A: Yes. And telling girls and boys that they have to wear different things based upon their genitals means that you are treating them differently based upon this classification -- which in turn warrants heightened review and a good reason for doing it.
It's much like the question of marriage, which is perhaps a framing you have encountered:
Is there a constitutionally protected right to same-sex marriage? No. That's not mentioned.
However, is there a constitutionally protected right to marriage? Yes. And if one is to have the right to marriage, that necessarily implies the right to marry a person of one's choosing, regardless of gender.
Legal Beagle Breaks it All Down For You:
Sturgis's case alleges discrimination based on sex and sex sterotyping (as prohibited by Title IX and the Equal Protection Clause).
The school district seeks to have case dismissed. Their argument? This exact case has already happened in Florida. (Youngblood v. Hillsborough). The case had a very similar fact pattern, and the court held that the case should be dismissed because decisions regarding the yearbook should be decided by the local school board, and "there is no constitutionally protected right for a female to wear a shirt and tie for senior portraits found within the plain meaning of the Constitution of the United States."
But, as the ACLU persuasively argues, that case isn't binding (it's a district court decision in a different circuit - it's persuasive precedent but not controlling precedent).
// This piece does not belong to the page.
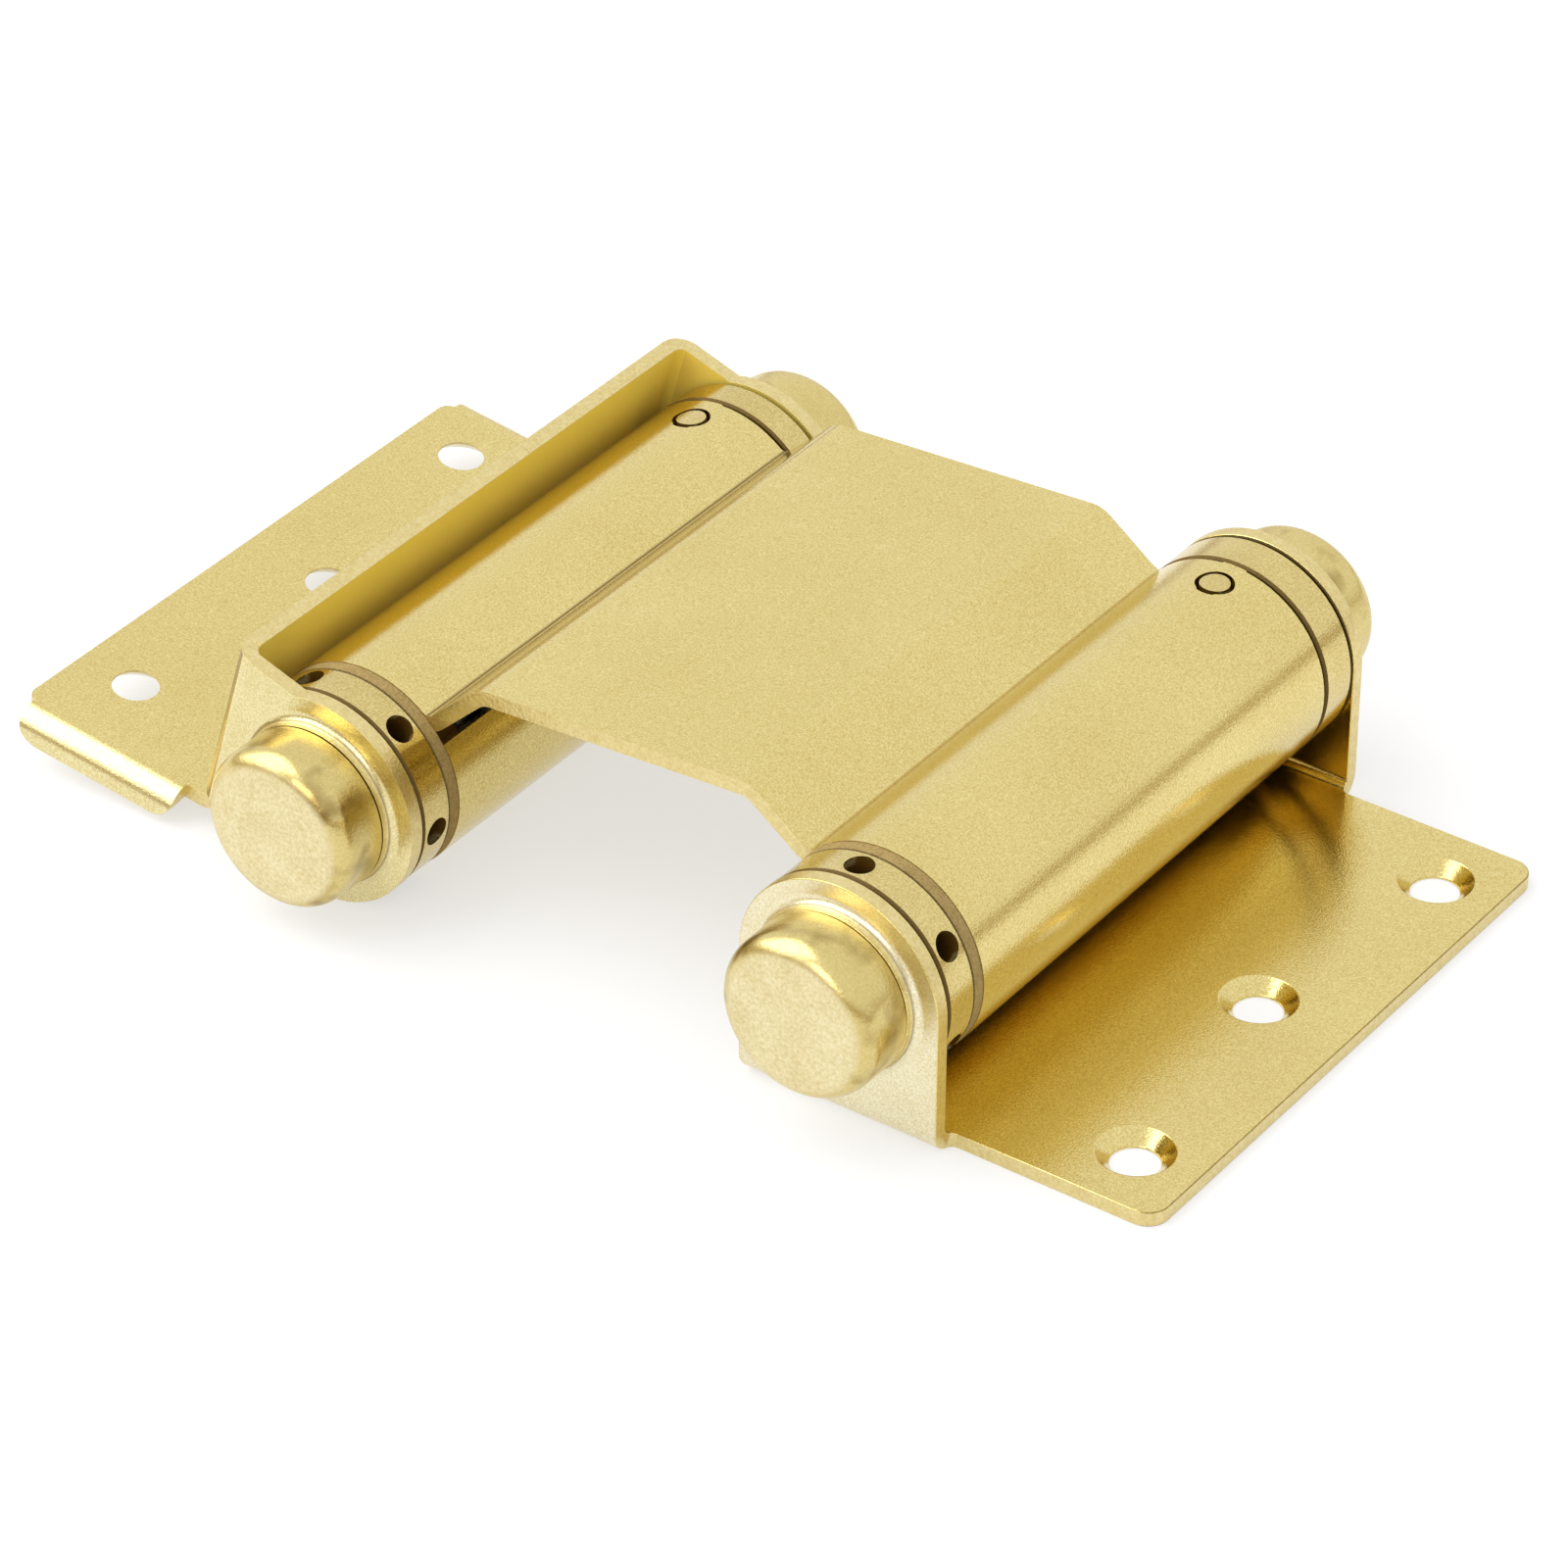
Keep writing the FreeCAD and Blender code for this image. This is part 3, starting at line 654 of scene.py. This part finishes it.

And, it was probably a bad decision.
Why? Because the court in Youngblood built its ruling upon a 1972 decision, Karr v. Schmidt (a case about boys who wanted to wear their hair longer than schools would permit), and decided that much like having long hair, wearing a shirt and tie did not fall within the freedom of speech/expression protected within the first amendment. The Youngblood court dismisses arguments regarding sex discrimination, alleging that the cases they present about sex discrimination were related to employment (which is not the same as school), and that she wasn't denied the right to education.
According to the court, schools have the right to make restrictions about what students have the right to wear.
There are problems with relying on Karr, though. Notably, it came before Craig v. Boren - which held that classifications based on gender warranted heightened review. It also doesn't directly address sex discrimination. The Youngblood court wants to treat the fact that this girl wanted to wear a shirt/tie the same as if any random student decided they wanted to wear a t-shirt - when ultimately, the distinction is clearly a question of gender. Ceara wanted to wear clothing within the bounds of what had been deemed acceptable - she just wanted to wear what had been designated for boys rather than girls. I think there's a pretty compelling argument that this is classification based on gender, and warrants heightened scrutiny. (Youngblood didn't address the heightened scrutiny issue, seeing it as a matter of personal preference rather than gender).
Instead of simply accepting the court's position in Youngblood, Sturgis claims the court should consider this discrimination on the basis of sex and sex stereotypes, as prohibited by Title IX and the Equal Protection Clause.
I think she has a really strong claim. I don't know that much about Title IX, but the Equal Protection Clause seems like a pretty clear case. There's a classification based on gender. To withstand heightened scrutiny in this case, the school would have to demonstrate an "exceedingly persuasive justification" and I just don't think they have it.
That said, much like Youngblood, she could have some trouble because a good deal of the case law comes from the context of employment rather than education. But the Supreme Court has noted that sex-based discrimination in the employment context informs what counts as sex-based discrimination in the education context.
That being said, the courts in Mississippi have a history of not agreeing with me very much.
This is my favorite part of the case :
From ninth grade until her graduation, Ceara consistently wore conventionally “masculine” clothing. (Id. ¶ 17). Ceara wears such clothing in all aspects of her life, including at school, at home, and at social events. (Id. ¶ 15). She also wears short hair in a style popular among teenage boys. (Id.) Although Ceara identifies as female, she is deeply uncomfortable in traditionally “feminine” clothes. (Id.). Ceara does not recall a time prior to the events alleged in the Amended Complaint when her clothing caused any conflict with her classmates or school officials. Nor did her manner of dress violate the Wesson dress code, which has no gender-based requirements.
Has anyone submitted Ceara to Lesbians Who Look Like Justin Bieber? That's my question.